» **EXERCISE DATA**:
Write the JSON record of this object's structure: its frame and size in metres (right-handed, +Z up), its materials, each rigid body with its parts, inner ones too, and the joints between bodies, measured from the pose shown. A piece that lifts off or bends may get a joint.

---

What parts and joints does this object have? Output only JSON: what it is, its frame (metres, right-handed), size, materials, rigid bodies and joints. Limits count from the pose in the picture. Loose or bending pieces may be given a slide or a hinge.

...

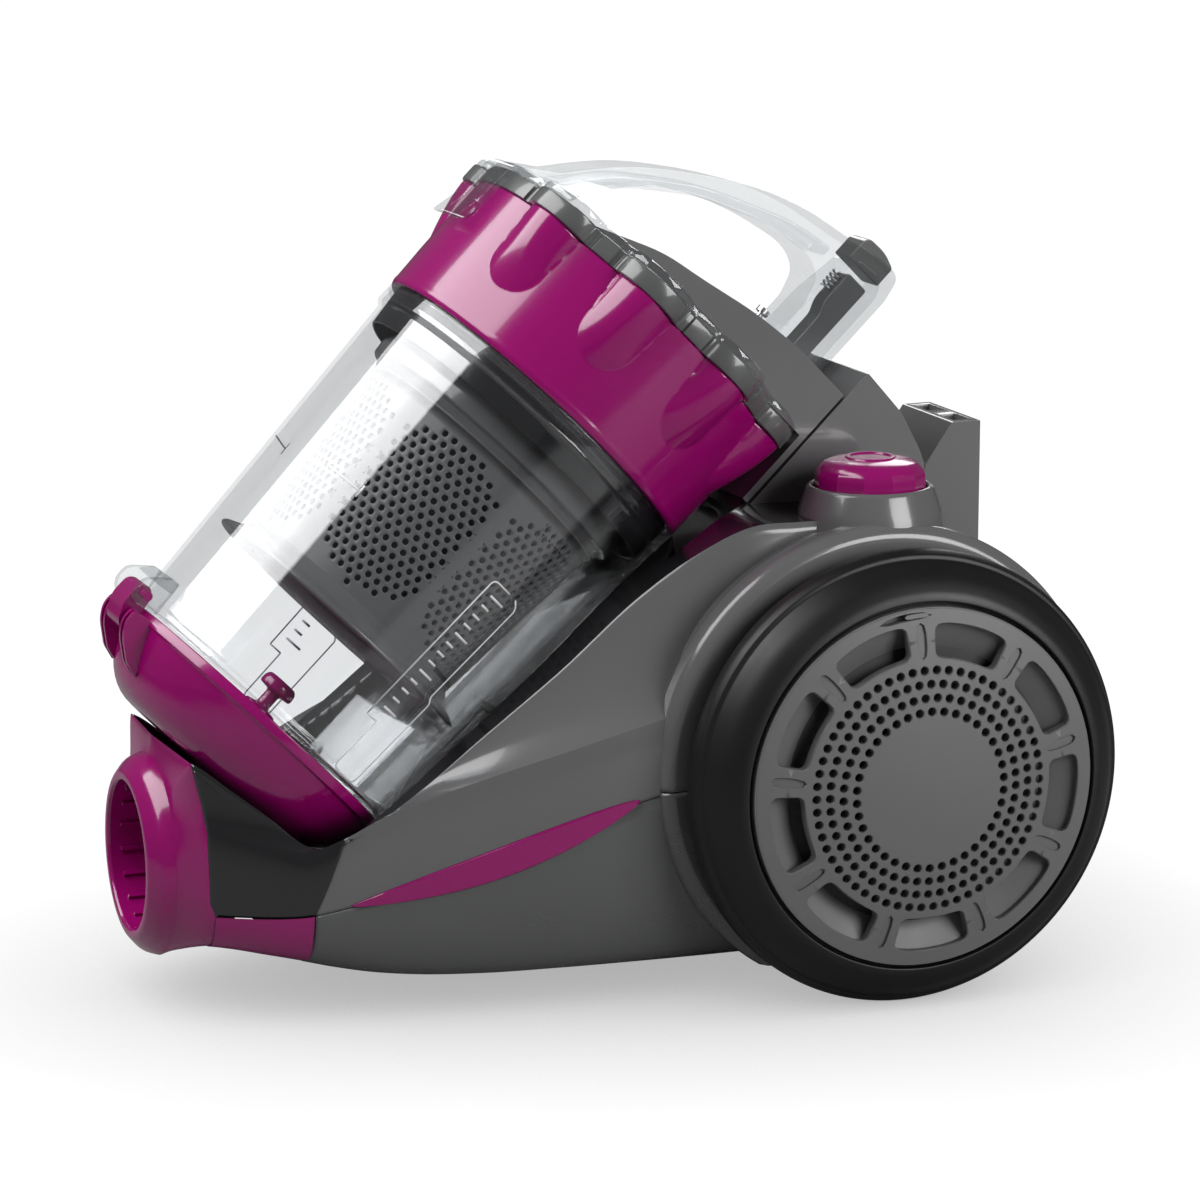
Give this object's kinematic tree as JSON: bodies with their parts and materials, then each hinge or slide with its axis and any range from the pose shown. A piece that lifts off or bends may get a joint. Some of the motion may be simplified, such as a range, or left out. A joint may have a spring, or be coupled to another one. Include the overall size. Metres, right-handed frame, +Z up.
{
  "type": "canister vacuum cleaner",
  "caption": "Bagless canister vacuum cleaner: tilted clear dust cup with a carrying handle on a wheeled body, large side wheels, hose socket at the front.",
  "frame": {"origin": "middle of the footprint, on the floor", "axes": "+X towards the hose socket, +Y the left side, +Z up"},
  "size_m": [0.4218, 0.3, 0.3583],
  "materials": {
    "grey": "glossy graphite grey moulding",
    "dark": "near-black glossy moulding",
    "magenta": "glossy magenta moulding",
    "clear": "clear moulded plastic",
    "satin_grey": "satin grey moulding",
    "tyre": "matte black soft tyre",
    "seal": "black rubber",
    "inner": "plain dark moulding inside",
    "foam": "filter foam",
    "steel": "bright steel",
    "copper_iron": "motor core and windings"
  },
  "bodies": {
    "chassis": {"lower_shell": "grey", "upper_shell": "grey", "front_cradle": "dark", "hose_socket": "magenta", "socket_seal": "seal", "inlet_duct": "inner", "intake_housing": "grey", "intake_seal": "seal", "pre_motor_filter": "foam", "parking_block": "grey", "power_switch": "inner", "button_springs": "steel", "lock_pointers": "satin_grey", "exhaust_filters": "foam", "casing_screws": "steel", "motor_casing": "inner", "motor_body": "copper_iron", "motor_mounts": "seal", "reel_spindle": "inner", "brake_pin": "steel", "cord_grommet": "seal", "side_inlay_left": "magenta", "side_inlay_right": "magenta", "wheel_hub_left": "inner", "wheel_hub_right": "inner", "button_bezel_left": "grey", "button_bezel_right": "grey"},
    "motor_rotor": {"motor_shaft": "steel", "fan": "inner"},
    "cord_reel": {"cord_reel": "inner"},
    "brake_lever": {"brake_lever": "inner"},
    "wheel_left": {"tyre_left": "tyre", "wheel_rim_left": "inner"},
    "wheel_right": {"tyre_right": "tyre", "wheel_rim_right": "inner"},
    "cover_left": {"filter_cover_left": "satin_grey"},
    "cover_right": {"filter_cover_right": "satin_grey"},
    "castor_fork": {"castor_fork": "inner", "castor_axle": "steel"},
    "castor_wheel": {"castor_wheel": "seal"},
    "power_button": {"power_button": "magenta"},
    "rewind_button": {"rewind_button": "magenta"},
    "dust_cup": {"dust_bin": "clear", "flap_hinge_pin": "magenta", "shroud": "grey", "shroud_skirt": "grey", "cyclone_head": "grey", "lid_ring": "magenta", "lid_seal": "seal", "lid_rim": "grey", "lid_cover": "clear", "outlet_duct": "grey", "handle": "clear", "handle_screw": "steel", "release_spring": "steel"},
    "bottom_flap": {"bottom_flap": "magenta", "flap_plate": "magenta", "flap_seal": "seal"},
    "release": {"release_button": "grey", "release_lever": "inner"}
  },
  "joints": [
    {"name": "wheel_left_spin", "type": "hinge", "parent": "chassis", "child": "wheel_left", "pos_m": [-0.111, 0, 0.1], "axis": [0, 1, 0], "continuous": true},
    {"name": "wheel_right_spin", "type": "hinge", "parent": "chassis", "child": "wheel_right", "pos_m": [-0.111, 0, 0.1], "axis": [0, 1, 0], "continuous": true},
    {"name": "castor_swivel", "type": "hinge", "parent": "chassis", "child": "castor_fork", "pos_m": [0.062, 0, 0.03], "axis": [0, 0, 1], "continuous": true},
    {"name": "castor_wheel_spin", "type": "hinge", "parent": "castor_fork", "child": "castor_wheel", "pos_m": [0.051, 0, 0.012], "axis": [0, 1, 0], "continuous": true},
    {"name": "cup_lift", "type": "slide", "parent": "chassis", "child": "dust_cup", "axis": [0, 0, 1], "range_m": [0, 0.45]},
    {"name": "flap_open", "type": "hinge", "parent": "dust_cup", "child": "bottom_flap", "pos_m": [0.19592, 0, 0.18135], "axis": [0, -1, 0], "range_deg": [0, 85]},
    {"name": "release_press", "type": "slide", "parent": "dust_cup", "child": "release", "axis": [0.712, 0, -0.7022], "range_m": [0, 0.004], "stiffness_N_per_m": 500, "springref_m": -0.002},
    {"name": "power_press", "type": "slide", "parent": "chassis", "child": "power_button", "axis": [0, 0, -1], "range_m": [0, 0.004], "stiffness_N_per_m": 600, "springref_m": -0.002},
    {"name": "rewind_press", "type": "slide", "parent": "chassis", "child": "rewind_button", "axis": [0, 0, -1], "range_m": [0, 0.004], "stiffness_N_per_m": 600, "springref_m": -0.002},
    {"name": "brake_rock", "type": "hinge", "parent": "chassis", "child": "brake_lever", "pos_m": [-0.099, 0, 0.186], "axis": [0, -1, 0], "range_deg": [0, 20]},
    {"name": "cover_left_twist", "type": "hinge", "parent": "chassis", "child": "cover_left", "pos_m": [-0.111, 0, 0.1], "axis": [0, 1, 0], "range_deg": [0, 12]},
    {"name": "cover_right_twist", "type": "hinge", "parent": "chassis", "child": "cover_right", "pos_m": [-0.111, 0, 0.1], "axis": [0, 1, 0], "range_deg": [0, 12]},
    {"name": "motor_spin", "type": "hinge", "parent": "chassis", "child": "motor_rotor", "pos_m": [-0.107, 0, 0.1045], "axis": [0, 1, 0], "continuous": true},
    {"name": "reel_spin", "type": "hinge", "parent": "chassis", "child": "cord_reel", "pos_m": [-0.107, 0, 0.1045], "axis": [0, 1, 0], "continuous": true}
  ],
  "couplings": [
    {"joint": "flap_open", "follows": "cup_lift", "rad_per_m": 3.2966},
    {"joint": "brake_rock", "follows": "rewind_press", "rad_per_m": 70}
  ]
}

» **WORK TO DO**: Check each line in the listing above for the string "bends", then report how many lines contain it, with no other text.

» **EXPECTED ANSWER**: 2